▶ **PROVIDED MATERIAL**:
____________________

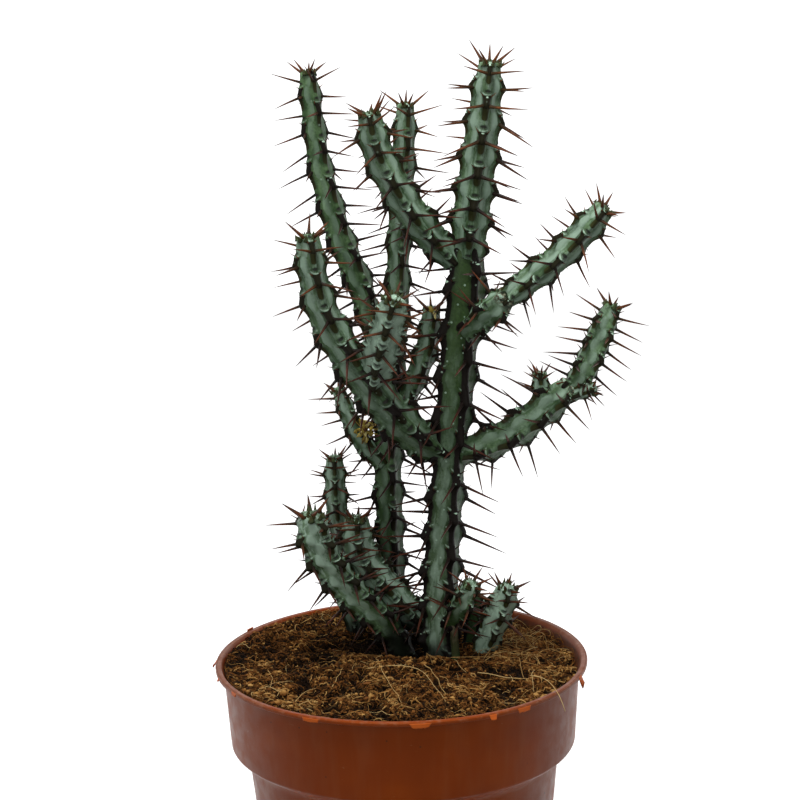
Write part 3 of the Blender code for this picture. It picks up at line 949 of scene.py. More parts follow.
class StemShape:
    """A stem's line, ribs and areoles, and the surface that they give."""

    def __init__(self, look, seed, tooth_height):
        self.look = look
        self.seed = seed
        self.tooth_height = tooth_height
        self.distance, self.centres, self.radii = stem_line(look.node, look.heading)
        self.radii = self.radii * look.slim
        self.length = self.distance[-1]
        self.stations = self.tooth_stations()
        random = np.random.default_rng(seed)
        self.tongue_ends = random.uniform(*TONGUE_LENGTHS, (len(self.stations), RIBS))
        buds = random.uniform(-1.5, 1.0, (len(self.stations), RIBS))
        self.bud_sizes = np.where(buds > 0.0, 0.34 + 0.36 * buds, NO_BUD)

    def tooth_stations(self):
        """Distances from the crown at which spines stand, on one pair of ribs, then on the other."""
        stations = [self.look.first]
        while stations[-1] < self.length + self.look.pitch[1]:
            stations.append(stations[-1] + self.pitch_at(stations[-1]) / 2)
        return np.array(stations)

    def pitch_at(self, at):
        """Tooth spacing at a distance from the crown."""
        near_crown = 0.82 + 0.18 * smooth_step(3.0, 14.0, np.asarray(at))
        return self.between_ends(self.look.pitch, at) * near_crown

    def between_ends(self, ends, at):
        """A number that runs evenly from the crown's to the base's."""
        crown, base = ends
        return crown + (base - crown) * np.clip(np.asarray(at) / self.length, 0.0, 1.0)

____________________

Repeat the whole listing exactly, keeping every line intact.

▶ **RESULT FOR THIS EXERCISE**:
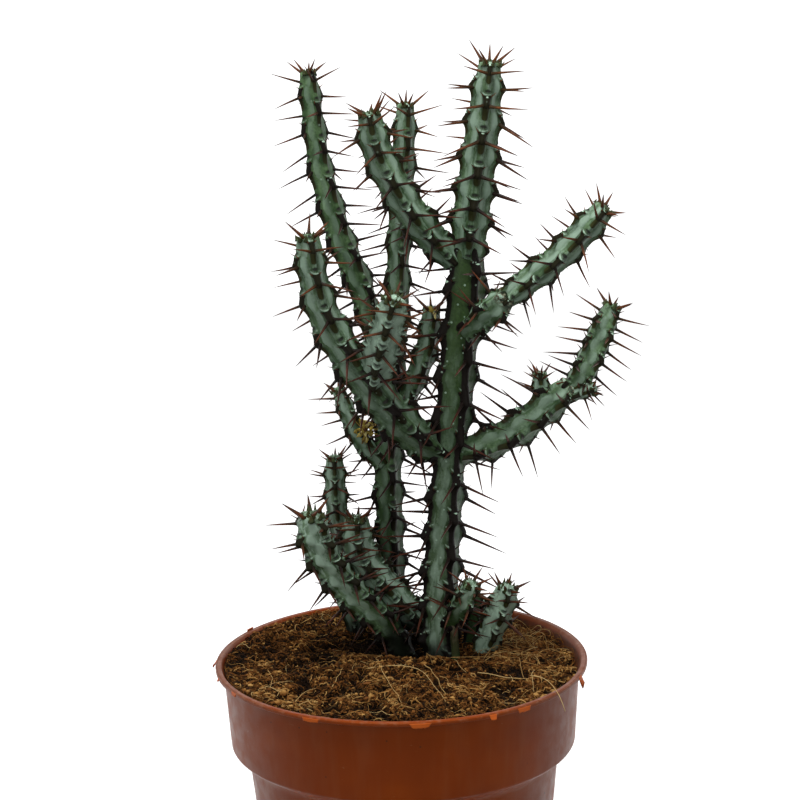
Write part 3 of the Blender code for this picture. It picks up at line 949 of scene.py. More parts follow.
class StemShape:
    """A stem's line, ribs and areoles, and the surface that they give."""

    def __init__(self, look, seed, tooth_height):
        self.look = look
        self.seed = seed
        self.tooth_height = tooth_height
        self.distance, self.centres, self.radii = stem_line(look.node, look.heading)
        self.radii = self.radii * look.slim
        self.length = self.distance[-1]
        self.stations = self.tooth_stations()
        random = np.random.default_rng(seed)
        self.tongue_ends = random.uniform(*TONGUE_LENGTHS, (len(self.stations), RIBS))
        buds = random.uniform(-1.5, 1.0, (len(self.stations), RIBS))
        self.bud_sizes = np.where(buds > 0.0, 0.34 + 0.36 * buds, NO_BUD)

    def tooth_stations(self):
        """Distances from the crown at which spines stand, on one pair of ribs, then on the other."""
        stations = [self.look.first]
        while stations[-1] < self.length + self.look.pitch[1]:
            stations.append(stations[-1] + self.pitch_at(stations[-1]) / 2)
        return np.array(stations)

    def pitch_at(self, at):
        """Tooth spacing at a distance from the crown."""
        near_crown = 0.82 + 0.18 * smooth_step(3.0, 14.0, np.asarray(at))
        return self.between_ends(self.look.pitch, at) * near_crown

    def between_ends(self, ends, at):
        """A number that runs evenly from the crown's to the base's."""
        crown, base = ends
        return crown + (base - crown) * np.clip(np.asarray(at) / self.length, 0.0, 1.0)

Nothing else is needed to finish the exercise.